- Oral diseases, disorders and conditions are among the most prevalent among children, adults and the elderly across the globe.
Oral health consist of dentistry, a branch of medicine involving diagnosis, prevention, and treatment of diseases, disorders and conditions of the oral cavity, commonly in the dentition.
Oral diseases, disorders and conditions are among the most prevalent among children, adults and the elderly across the globe.
The heavy burden of oral disease and conditions in Tanzania like in many developing countries and in communities disadvantaged by poverty, remoteness, and cultural barriers to accessing oral health care put emphasis on the need to share oral health information through various media.
An oral health myth is a collectively held oral health information and/or belief that have no basis in fact.

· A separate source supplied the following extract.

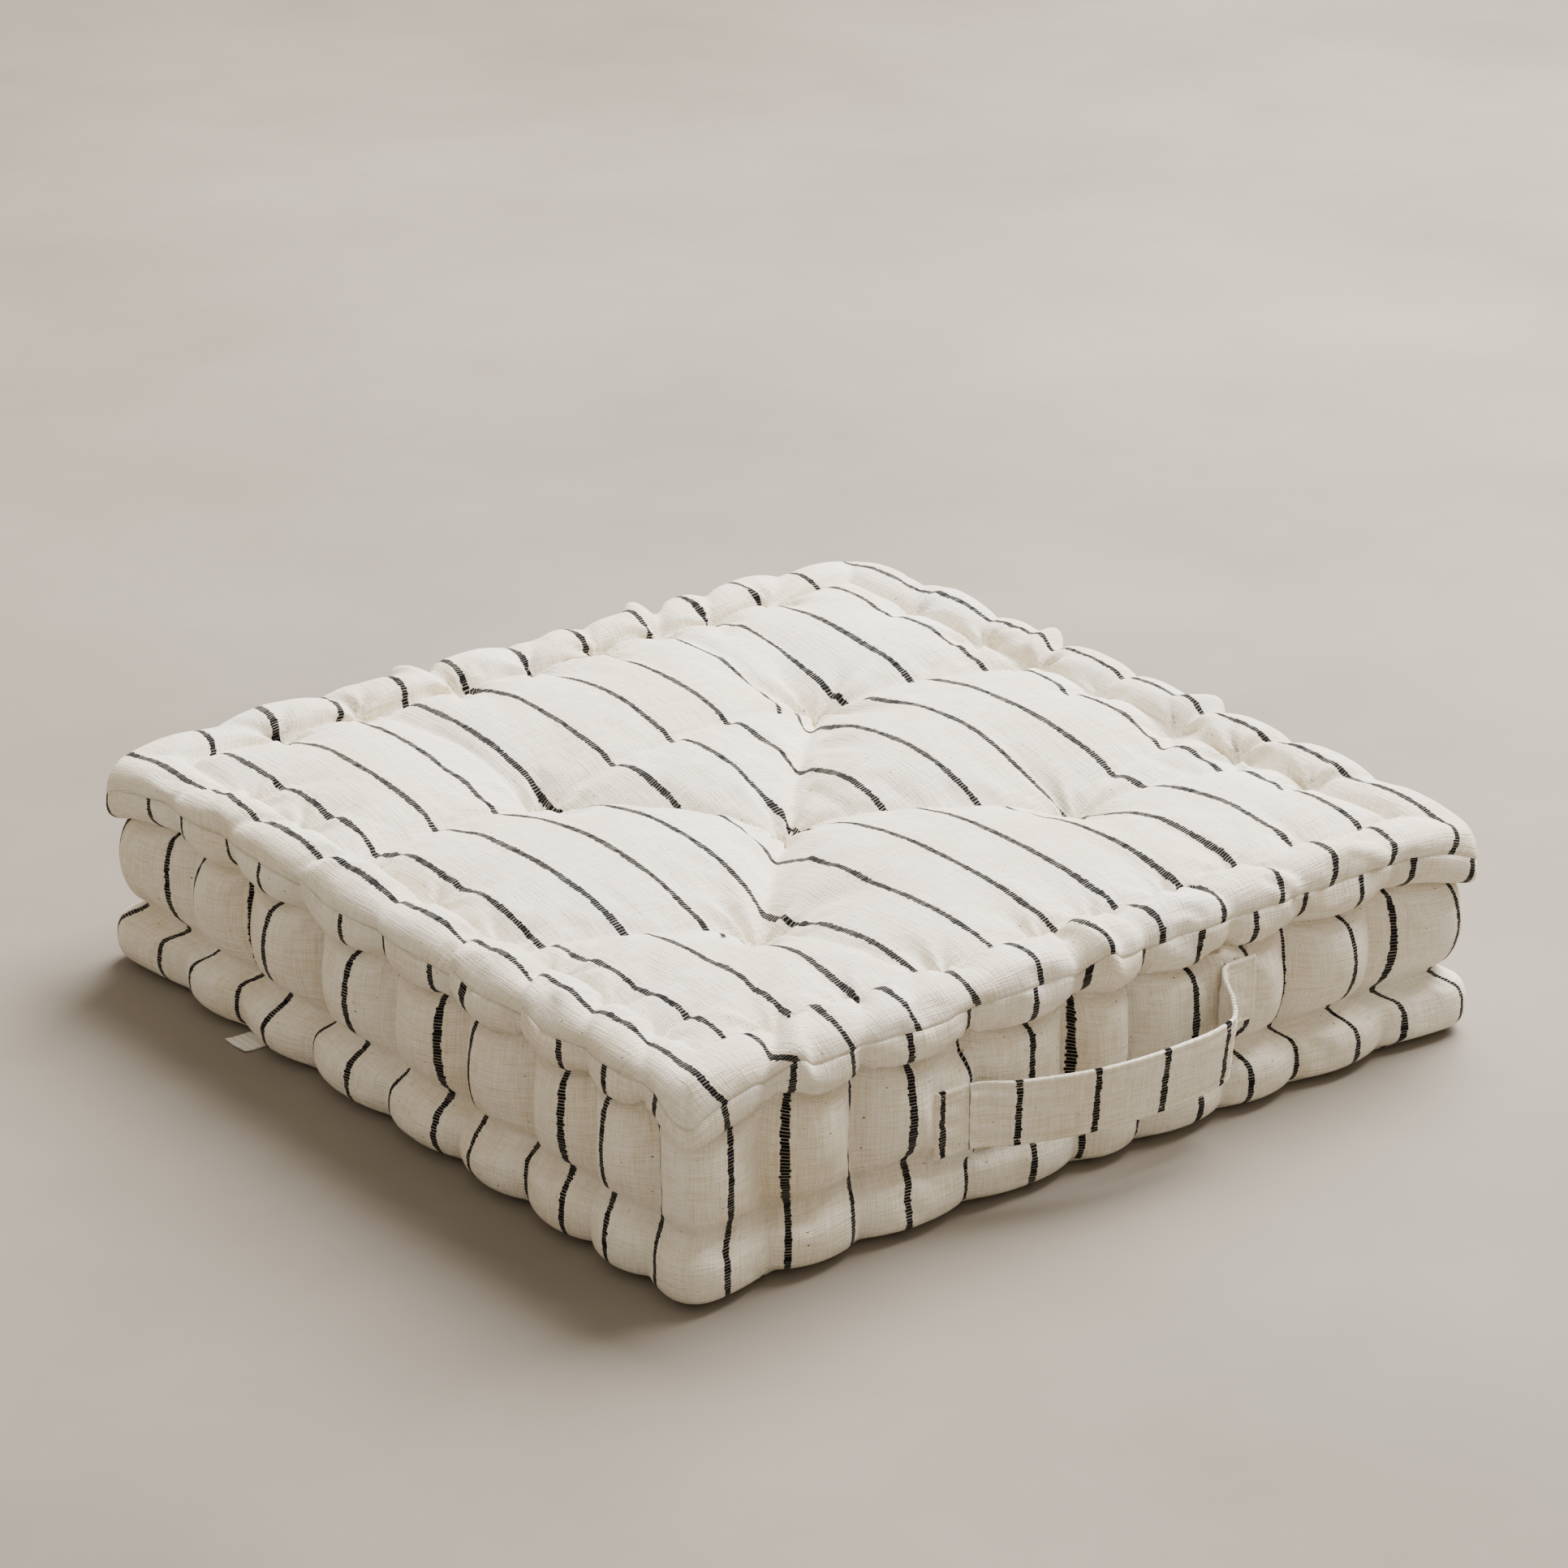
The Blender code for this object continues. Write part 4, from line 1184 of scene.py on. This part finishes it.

This is the first of the oral health myths series and their related realities/facts.
Myth 1: Rinsing the mouth with water after brushing the teeth.
Many years ago, this was the advice for many probably also heard from parents, but the current information or basic tip is ‘Spit not rinse.’
The toothpaste contains lots of useful ingredients and that includes fluoride, which helps to protect the teeth against dental decay, strengthens the tooth enamel and reduces the amount of acid that the bacteria on the teeth produce.
So, after brushing, spit out any excess toothpaste by all means, but do not rinse the mouth with water or even mouthwash. One really does not want to remove any left-behind fluoride that can continue to look after the teeth long after the two-minute-or-more brushing regime!
Myth 2: Fruit juice and diet drinks are far healthier than the sugary option
Fruit juices and diet drinks are just as bad for the teeth as their ‘evil’ sugary counterparts!
They cause ‘acid attacks’ on teeth and even pure fruit juices can contain large amounts of naturally occurring sugars that also have a negative effect.
In fact, some fruit juice may contain more sugar than other soft drinks. Over a period of time and if consumed excessively, fruit juices and diet drinks can wear down tooth enamel, leading to cavities, sensitive teeth and, possibly leading to tooth loss.
Their intake should be limited and better stick with normal clear water as it is by far the healthiest option!
Myth 3: As long as one visits the oral health provider every six months, the teeth will be fine.
Regardless of how often one visits the oral health provider; he/she must look after his/her teeth.
One should practice good oral hygiene, consume a healthy diet (with as less often sugar snacks and beverages as possible), and follow his/her oral health provider’s recommendations.
Myth 4: A woman should not have any dental work done during pregnancy.
It is important to have regular check-ups and necessary recommended treatment during pregnancy to help prevent problems. A woman should inform her oral health provider that she is pregnant before check-ups and appointments.
Myth 5: Using a hard toothbrush will clean one’s teeth better than a soft toothbrush.
Using a hard toothbrush can result in abrasion and removal of surface area of the tooth leading disturbing tooth sensitivity.
A soft toothbrush used properly will clean the teeth with less risk of tooth white cover (Enamel) loss.